Powers accepte sans problème de se voir ainsi listé à vie. Il avait 44 ans lorsqu'il a sexuellement agressé un enfant. Mais il estime qu'un traitement différent devrait être réservé aux plus jeunes délinquants comme Matthew Richey, 19 ans et fraîchement arrivé au "Village des Miracles".
Matthew était lui-même mineur quand il a eu des relations sexuelles avec sa petite copine âgée de 15 ans. Il refuse de se voir inscrit sur le même registre que des violeurs ou des pédophiles. "Quel que soit le crime dont vous êtes accusés, on vous traite automatiquement de violeur de bébés. On vous accuse des pires atrocités. Ils ne font aucune différence".
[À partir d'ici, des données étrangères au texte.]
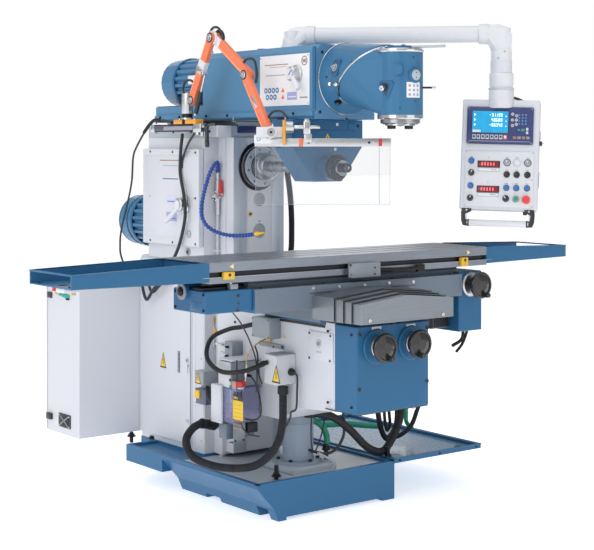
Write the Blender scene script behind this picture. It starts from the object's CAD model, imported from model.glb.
"""Looks of the universal knee-type milling machine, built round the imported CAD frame.
All helper coordinates are millimetres in the frame of the part; MM scales them to metres."""
import bpy, bmesh, math
from mathutils import Vector, Matrix


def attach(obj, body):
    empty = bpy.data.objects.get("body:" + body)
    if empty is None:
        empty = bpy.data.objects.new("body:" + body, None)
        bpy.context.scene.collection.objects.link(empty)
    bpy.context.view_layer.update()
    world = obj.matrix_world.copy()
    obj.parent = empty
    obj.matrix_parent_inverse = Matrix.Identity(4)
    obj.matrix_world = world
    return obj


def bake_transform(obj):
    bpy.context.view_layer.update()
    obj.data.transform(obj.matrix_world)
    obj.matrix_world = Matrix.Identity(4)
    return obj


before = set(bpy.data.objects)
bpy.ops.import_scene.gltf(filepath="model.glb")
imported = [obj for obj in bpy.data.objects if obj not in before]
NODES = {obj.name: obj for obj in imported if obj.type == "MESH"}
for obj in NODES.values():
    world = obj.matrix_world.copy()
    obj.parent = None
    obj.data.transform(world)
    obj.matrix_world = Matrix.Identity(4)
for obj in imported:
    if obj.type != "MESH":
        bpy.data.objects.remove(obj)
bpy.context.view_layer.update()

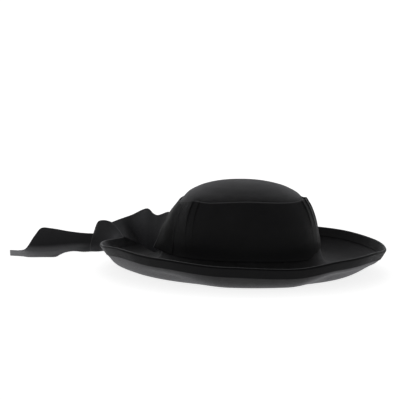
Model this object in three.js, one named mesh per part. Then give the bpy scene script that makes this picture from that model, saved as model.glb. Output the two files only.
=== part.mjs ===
// A breton hat of black wool felt: a round crown, a brim turned up all round, a ribbon binding
// on the rim, a wide ribbon band with tucks, a fold of ribbon at the back, and one long streamer.
// Units are millimetres, +Z is up, +X is the front of the hat, and it stands on its brim at z = 0.
import * as THREE from "three";
import { mergeVertices } from "three/addons/utils/BufferGeometryUtils.js";

// Driving dimensions
const HEAD_ROUND = 560; // inside of the crown, measured round
const OVAL = 7.5; // half of how much longer than wide the crown is
const RIM_OVAL = 6; // the same at the rim
const FELT = 2.4; // thickness of the felt
const RIM_RADIUS = 165; // mean radius of the rim
const RIM_HEIGHT = 28.5; // mean height of the rim
const BRIM_FORWARD = 2; // how much further the brim reaches in front than behind, halved
const CROWN_LEAN = 2; // how far the crown's top leans to the front
const RIBBON = 1; // thickness of the band's ribbon
const STREAMER_THICKNESS = 1.2;
const BINDING_THICKNESS = 0.8;
const BINDING_DEPTH = 11; // how far the folded binding reaches down each side of the rim
const GAP = 0.4; // air between two pieces that touch
const BINDING_GAP = 0.52; // air between the felt and its binding, before the rim flares
const TABLE_GAP = 0.1; // air under the streamer where it lies down

const SEGMENTS = 60; // of the felt and the binding, round the hat
const FULL_TURN = 360;
const LEAN_STARTS = 40; // the heights over which the crown leans
const LEAN_ENDS = 95;
const CREST_FLATNESS = 0.75; // how far in the binding turns over the rim's edge, as a share of its distance
const TOP_BEND = 4; // the power of a band height's share by which the ribbon stands off near its top edge
const MERGE_WITHIN = 1e-4;
const CROWN_RADIUS = HEAD_ROUND / (2 * Math.PI) + FELT; // outer mean radius where the crown meets the brim

const FLAT_STARTS = 27; // how far outside the crown the brim comes down flat
// The felt's middle surface, from the top of the crown down and out to the flat of the brim.
const crownProfile = [
  { radius: 0, height: 105.3 },
  { radius: 15, height: 105.1 },
  { radius: 30, height: 103.5 },
  { radius: 45, height: 99.8 },
  { radius: 55, height: 95.5 },
  { radius: 63, height: 90.5 },
  { radius: 70, height: 82.2 },
  { radius: CROWN_RADIUS - 14.8, height: 73 },
  { radius: CROWN_RADIUS - 7.7, height: 58 },
  { radius: CROWN_RADIUS - 3.6, height: 40 },
  { radius: CROWN_RADIUS - 1.2, height: 22 },
  { radius: CROWN_RADIUS + 4, height: 10 },
  { radius: CROWN_RADIUS + 14, height: 3.6 },
  { radius: CROWN_RADIUS + FLAT_STARTS, height: FELT / 2 },
];
const FLAT_WIDTH = 10; // the ring of the brim that lies flat on the table
// From the flat ring out and up to the rim.
const rollProfile = [
  { radius: CROWN_RADIUS + FLAT_STARTS + FLAT_WIDTH, height: FELT / 2 },
  { radius: RIM_RADIUS - 24, height: 3.6 },
  { radius: RIM_RADIUS - 14, height: 8.8 },
  { radius: RIM_RADIUS - 6.4, height: 16 },
  { radius: RIM_RADIUS, height: RIM_HEIGHT },
];
const CROWN_STEPS = 15;
const ROLL_STEPS = 6;

// How far the wavy rim and the belly of the roll below it rise, and how far the rim flares out.
const rimWave = [
  { angle: 0, rise: 2.6, belly: 3.2, out: 1.5 },
  { angle: 20, rise: -1.5, belly: 3.2, out: 1.8 },
  { angle: 45, rise: -0.4, belly: 0, out: 1.2 },
  { angle: 72, rise: 1.8, belly: 0, out: 0 },
  { angle: 110, rise: 1, belly: 0, out: 0 },
  { angle: 150, rise: -1.5, belly: 0, out: 0 },
  { angle: 180, rise: -6.5, belly: 0, out: 1.5 },
  { angle: 212, rise: -1, belly: -1.6, out: 4.2 },
  { angle: 240, rise: 5.5, belly: -0.2, out: 1 },
  { angle: 262, rise: 2.8, belly: 3, out: 0 },
  { angle: 292, rise: -1.4, belly: -2.4, out: 0 },
  { angle: 318, rise: -3.8, belly: -1.4, out: 0 },
  { angle: 340, rise: 1.2, belly: 4.4, out: 0 },
];
const WAVE_STARTS = 130; // radius inside which the brim lies still on the table
const BELLY_RADIUS = 150; // where the belly of the roll is
const FLARE_STARTS = 14; // height where the rim begins to flare

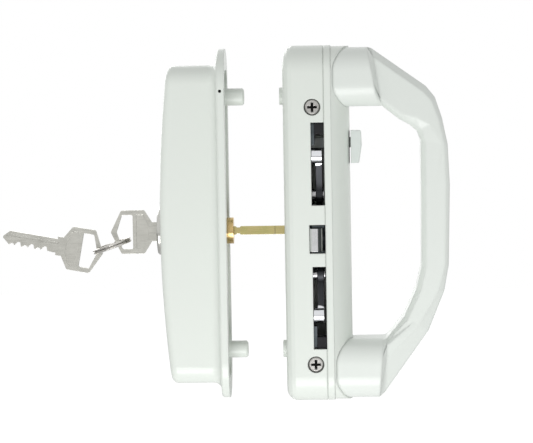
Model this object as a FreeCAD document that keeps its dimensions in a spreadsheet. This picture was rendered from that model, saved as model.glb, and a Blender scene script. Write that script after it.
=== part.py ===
import FreeCAD, Part
import math
import os

import Sketcher
from FreeCAD import Placement, Rotation, Vector

# Sliding patio door handle set, in millimetres.
# X = 0 is the inside face of the door, +X points into the room.
# Y = 0 is the middle of the housing, the latch edge is at -Y.
# Z = 0 is half way between the two fixing screws, +Z is up.

doc = FreeCAD.newDocument("patio_door_handle")
sizes = doc.addObject("Spreadsheet::Sheet", "sizes")

DRIVING = {
    # door and fixing
    "door_gap": 28.5,
    "fix_spacing": 125.4,
    "fix_hole_rad": 2.75,
    "fix_thread_rad": 2.1,
    # inner housing
    "house_tall": 175.0,
    "house_wide": 42.0,
    "house_deep": 20.0,
    "house_corner": 13.0,
    "house_wall": 2.4,
    "house_floor": 2.4,
    "seam_bevel": 0.4,
    "back_round": 3.3,
    "boss_rad": 4.3,
    "boss_proud": 2.0,
    "seat_rad": 6.0,
    "seat_tall": 4.0,
    # openings in the latch edge
    "mech_height": -5.5,
    "slot_near": 15.0,
    "slot_screw_gap": 7.5,
    "slot_deep": 6.5,
    "window_height": -7.0,
    "window_tall": 14.0,
    "window_deep": 7.8,
    "edge_screw_end": 24.5,
    "edge_screw_inset": 5.6,
    "edge_screw_head": 3.8,
    "edge_screw_rad": 1.7,
    "edge_screw_long": 8.0,
    # escutcheon plate
    "rim_thick": 3.5,
    "dome_crown": 12.5,
    "dome_inset": 0.5,
    "plate_shell": 2.6,
    "plate_hollow": 96.0,
    "lug_tall": 10.0,
    "lug_deep": 6.0,
    # bail pull
    "foot_corner": 11.5,
    "foot_inset": 1.2,
    "foot_tall": 29.0,
    "foot_reach": 43.0,
    "grip_inside": 67.3,
    "grip_thick": 13.9,
    "grip_wide": 27.0,
    "bail_screw_rad": 2.4,
    "bail_screw_deep": 20.0,
    "bail_head_rad": 4.4,
    "bail_head_tall": 2.6,
    # lock mechanism
    "hub_height": -3.5,
    "gear_module": 1.0,
    "gear_teeth": 15,
    "tooth_play": 0.06,
    "journal_rad": 4.5,
    "run_clear": 0.05,
    "slide_clear": 0.2,
    "case_side_gap": 3.1,
    "case_sheet": 1.2,
    "case_base": 3.0,
    "case_top_gap": 37.5,
    "case_foot_gap": 31.3,
    "case_screw_y": 8.0,
    "case_screw_end": 5.0,
    "case_screw_rad": 1.65,
    "case_head_rad": 2.7,
    "case_head_tall": 1.5,
    "rivet_side": 2.9,
    "rivet_end": 3.4,
    "rivet_rad": 1.6,
    "cover_base": 12.2,
    "cover_sheet": 1.1,
    "cheek_tall": 1.9,
    "cheek_wide": 9.0,
    "bumper_tall": 5.6,
    "bumper_deep": 7.0,
    "bumper_inset": 1.4,
    "bar_base": 6.0,
    "bar_thick": 3.0,
    "arm_tall": 4.0,
    "hook_lift": 0.4,
    "hook_thick": 5.0,
    "hook_arm": 3.0,
    "hook_waist": 2.4,
    "hook_swing": 60.0,
    "hook_pivot_deep": 13.0,
    "hook_pivot_gap": 4.5,
    "hook_nose_rad": 3.7,
    "hook_nose_deep": 4.1,
    "hook_nose_gap": 16.4,
    "pivot_rad": 2.0,
    "drive_rad": 1.5,
    "fork_play": 0.35,
    "fork_wall": 1.5,
    "lever_end": 50.2,
    "lever_tall": 16.0,
    "lever_wide": 11.0,
    "lever_proud": 5.9,
    "stem_tall": 5.0,
    "stem_wide": 4.8,
    "stem_lift": 2.2,
    "plunger_tall": 11.2,
    "plunger_thick": 5.2,
    "plunger_long": 11.0,
    "plunger_proud": 1.6,
    "plunger_travel": 5.0,
    "guide_long": 21.0,
    "spring_rad": 2.0,
    "spring_wire": 0.45,
    # outer pull
    "flange_tall": 173.0,
    "flange_wide": 41.0,
    "flange_thick": 4.0,
    "flange_corner": 19.0,
    "flange_ledge": 8.0,
    "flange_side": 5.0,
    "pull_deep": 33.0,
    "pull_bow": 4.7,
    "pull_corner": 9.0,
    "pull_edge": 3.5,
    "pull_flare": 4.0,
    "flange_edge": 0.8,
    "pull_wall": 2.6,
    "post_rad": 4.25,
    "post_long": 9.0,
    "post_bevel": 0.8,
    # key cylinder
    "barrel_rad": 9.0,
    "collar_rad": 11.5,
    "collar_proud": 1.8,
    "collar_bevel": 0.7,
    "nut_thick": 4.0,
    "nut_ring": 2.6,
    "nut_notch": 2.4,
    "barrel_boss": 12.0,
    "plug_rad": 6.5,
    "plug_tail": 2.8,
    "blade_tall": 4.2,
    "blade_thick": 1.5,
    # keys
    "key_thick": 2.0,
    "key_blade": 7.0,
    "key_long": 27.0,
    "bow_tall": 21.6,
    "bow_long": 20.4,
    "ring_rad": 9.5,
    "ring_wire": 0.6,
    "ring_tilt": 18.8,
    "spare_tilt": 10.5,
}

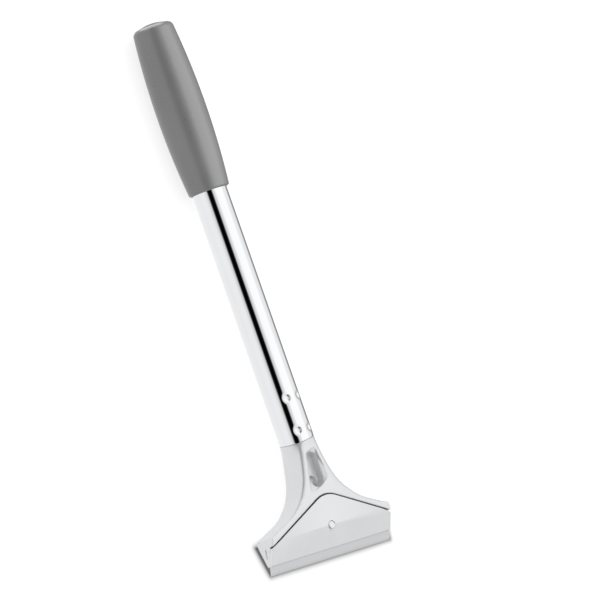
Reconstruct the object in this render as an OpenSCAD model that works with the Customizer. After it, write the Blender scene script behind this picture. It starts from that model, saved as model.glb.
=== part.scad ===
// Long-handled blade scraper: a soft barrel grip on a chromed steel tube,
// crimped onto a die-cast head that clamps a straight replaceable blade.
//
// Frame: origin on the handle axis, at the seam between tube and head.
// +Y runs along the handle to the grip, +Z out of the face that carries the
// clamp plate, +X across the blade. Distances down the head, away from the
// grip, are called s and lie along -Y; names of such places end in _s. Millimetres.

/* [Handle] */
// Outside diameter of the steel tube
tube_d = 22; // [21.5:0.1:22.5]
// Wall thickness of the steel tube
tube_wall = 1.2; // [1:0.1:1.4]
// Bare length of tube between head and grip
tube_bare = 162; // [80:1:600]
// Length of tube held inside the grip
tube_in_grip = 98; // [60:1:100]
// Diameter of a crimp dimple at the tube's surface
dimple_d = 7.2; // [6:0.1:8]
// Diameter of the flat at the bottom of a crimp dimple
dimple_flat_d = 3.6; // [3:0.1:4]
// Depth of a crimp dimple
dimple_depth = 1; // [0.6:0.1:1.1]
// Heights of the two crimp rows above the seam
dimple_rows = [5.6, 26.4]; // [4:0.1:28]
// Angle of each crimp to either side of the front, and of the back
dimple_angle = 24; // [20:1:30]

/* [Grip] */
// Length of the grip
grip_len = 108; // [106:1:125]
// Diameter of the grip at its widest
grip_d = 31.2; // [29:0.1:34]
// Distance from the grip's open end to its widest place
grip_belly = 52; // [45:1:60]
// Radius of the long barrel curve along the grip
grip_barrel_r = 500; // [450:10:900]
// Rounding of the closed end
grip_end_r = 4.5; // [3:0.5:6]
// Rounding of the open end
grip_lip_r = 1.3; // [0.8:0.1:2]

/* [Head] */
// Half of the head's width at its two arm ends
arm_x = 49.6; // [48:0.1:49.9]
// Height of the neck's flat front face above the handle axis
neck_front = 9; // [8.6:0.1:9.4]
// Depth of the neck's flat back face below the handle axis
neck_back = 8; // [7.5:0.1:8.5]
// Depth of the back pad below the handle axis
pad_z = 9.8; // [9.5:0.1:10.5]
// Radius of the sweep from the neck into each arm
sweep_r = 39; // [34:1:41]
// Draft of the flanks, wider towards the back
flank_draft = 6.5; // [4:0.5:8]
// Length of the spigot inside the tube
spigot_len = 34; // [32:1:45]
// Clearance of the spigot in the tube, on the radius
spigot_gap = 0.1; // [0.05:0.05:0.2]

/* [Clamp plate] */
// Height of the plate above its fold line, along its face
plate_up = 18.7; // [18:0.1:19]
// Height of the plate below its fold line, along its face
plate_low = 15; // [14.5:0.1:15.5]
// Tilt of the plate's upper face
tilt_up = 11.5; // [10:0.5:13]
// Tilt of the plate's lower face
tilt_low = 30; // [28:0.5:31]
// Tilt of the blade
tilt_blade = 25; // [24:0.5:26]
// Thickness of the plate's upper part
plate_t = 2.6; // [2.4:0.1:2.8]
// Thickness of the plate's lower lip
lip_t = 1.1; // [0.9:0.1:1.3]
// Slope of the plate's two upper edges
edge_slope = 25; // [24:0.5:26]
// Rounding of the plate's apex
apex_r = 18; // [14:1:20]
// Width of the gap between plate and arms
rim_gap = 0.9; // [0.7:0.1:1.2]

/* [Blade] */
// Length of the blade
blade_len = 100; // [98:0.5:101]
// Width of the blade, edge to edge
blade_w = 16; // [15.5:0.1:16]
// Thickness of the blade
blade_t = 0.5; // [0.4:0.05:0.6]
// How far the blade stands out below the plate
blade_out = 6.3; // [5.9:0.1:6.6]
// Width of the ground bevel on each edge
blade_bevel = 1.2; // [1:0.1:2]

/* [Screw] */
// Diameter of the screw's shank
screw_d = 5; // [4.8:0.1:5.2]
// Diameter of the screw's head
screw_head_d = 9.5; // [9:0.1:9.8]
// Height of the screw's head
screw_head_h = 2.6; // [2:0.1:2.8]
// Running clearance round the shank, on the radius
screw_gap = 0.05; // [0.02:0.01:0.08]

/* [Hidden] */
$fn = 96;

over = 1;     // overrun of a cut past a face, or of a part into its neighbour
sliver = 0.02; // overrun of a corner cut past its two edges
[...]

Pour ses détracteurs, l'aspect public du registre est un frein à la réinsertion. "Il faut punir les gens mais quand ils sortent de prison et que le contrôle judiciaire est terminé, les lois en place empêchent toute réhabilitation" selon Sandy Rozek, militante au sein de l'association Reform Sex Offender Laws Inc.
D'après les autorités de Floride, le registre public permet de "protéger les familles contre les délinquants sexuels". Pionnier en la matière, l'Etat fut en 1997 le premier à rendre la liste consultable sur internet. Aujourd'hui 40.000 noms y sont inscrits.